Ulaştığında tam hissedeceğin şey, bu dünyadan mı?
Mesela daha çok mal, para, yemek, insan.. bunlara ulaşınca his ne olacak?
Bende hep bir eksik. Onlara ulaşınca bir anda amaçsız kalmak, çabasız kalmak.
Tüm bahçeleri ekin eksem, ekme işim bittiğinde öylece kalakalacağım. Amaçsız, çaresiz…
Bana sonsuz bir amaç lazım diye içim içimi yedi durdu. İçten içe bildiğim ama farketmediğim birşey geldi içime yer etti kendine. Bana lazım olan yolun sonuna, hayatım boyunca göstermem gereken bir çabanın sonunda ulaşmam gerek. Bu çaba da Hakikat!
Yapmam gereken basit kelimelerle belli bile. Hak yolunda ne gerekiyorsa onu yapmak ve çabamı daim kılmak. Asıl amaç bu olacak ve gerisi herşey teferruat yani vesile olacak.
“Okuduğum okul, yaptığım iş, ailem, eşim, dostlarım ve dahası beni Hak yolundaki çabamda destekçi olacaksa olsun. Gayrisini ne edeyim?” der dururum…
Ne edeyim?
İnsanım işte!
Öyle acizim ki, bir an yakalıyor içimi kemiriyor zaaflar. O zaaflar da bir vesile için varlar. Ta ki beni yoluma sürdükleri için varsalar, Allah için var olsunlar. Ne zalimlerden olmak isterim ne de düşkünlerden. Tek isteğim sağsalim Hakiki sahibime ulaşmak. Ne kadar ömrüm varsa o yolda harcamak.
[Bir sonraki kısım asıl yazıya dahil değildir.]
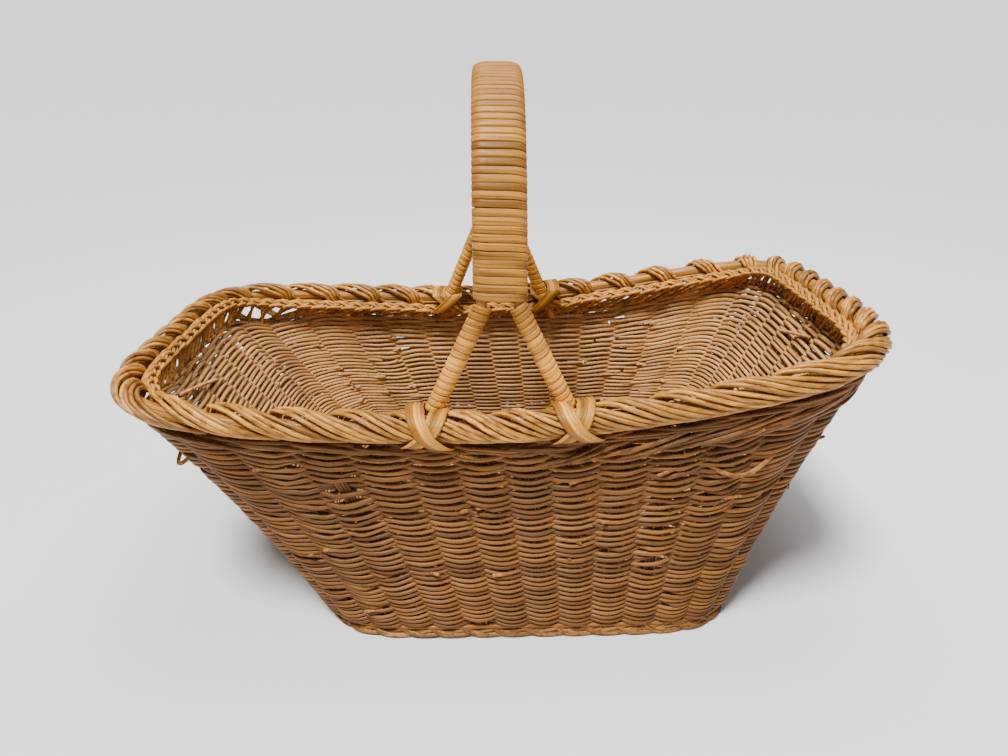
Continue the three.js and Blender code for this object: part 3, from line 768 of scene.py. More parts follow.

Yolumuz ve bahtımız açık olsun. Amacımız bir va hakikatli olsun. Dualarımız bir ve birbirimize olsun. Hayırla kalın…
İsimsiz
20 Haziran 2017 — 23:40
Senden çok iyi bir tasavvuf erbabı olur. Bir mürşidi Kamil elini tutmalısın. O zaman ne amaçsız kalırsın ne de boş. İstediğin o sonsuz iç Huzuruna da ahiretine de ancak öyle ulaşırsın. Bir dost tavsiyesi. Virdi olmayanın varidatı olmaz. Zahmetsiz rahmet de olmaz demişler. Peygamber efendimizin bile mürşidi vardı.. Cebrail as. Allah ile arasında ona rehberlik etti. Çok incelikler güzellikler var. Araştırmalısın..
kameraygun
20 Haziran 2017 — 23:46
Yaşayan bilir. Dillendirdiklerim sadece kafanın karıştığı anlardan. Bir de bu karışıklığın ardından dinginleşen süreç var. Tabiatın getiri ve götürülerine gönül açtığımdan beri hakikat daha güçlü geliyor. Hamd olsun. Bu iniş çıkışları daha sağlam aşmanın da yolu dediğiniz gibi sanırım. Tez vakitte hakikatle yaşamanın ve yaşatmanın yolu açılır ve genişler. Kıymet veren düşünceniz için de teşekkür ederim…
İsimsiz
21 Haziran 2017 — 00:18
Adıyaman’a bir uğrayın.
Peygamber torunlarını görün. Onlardan birer damla. Zaman’ın kutbunun nazarına bir girin.
Dualarını alın derim. Sevgiler selamlar.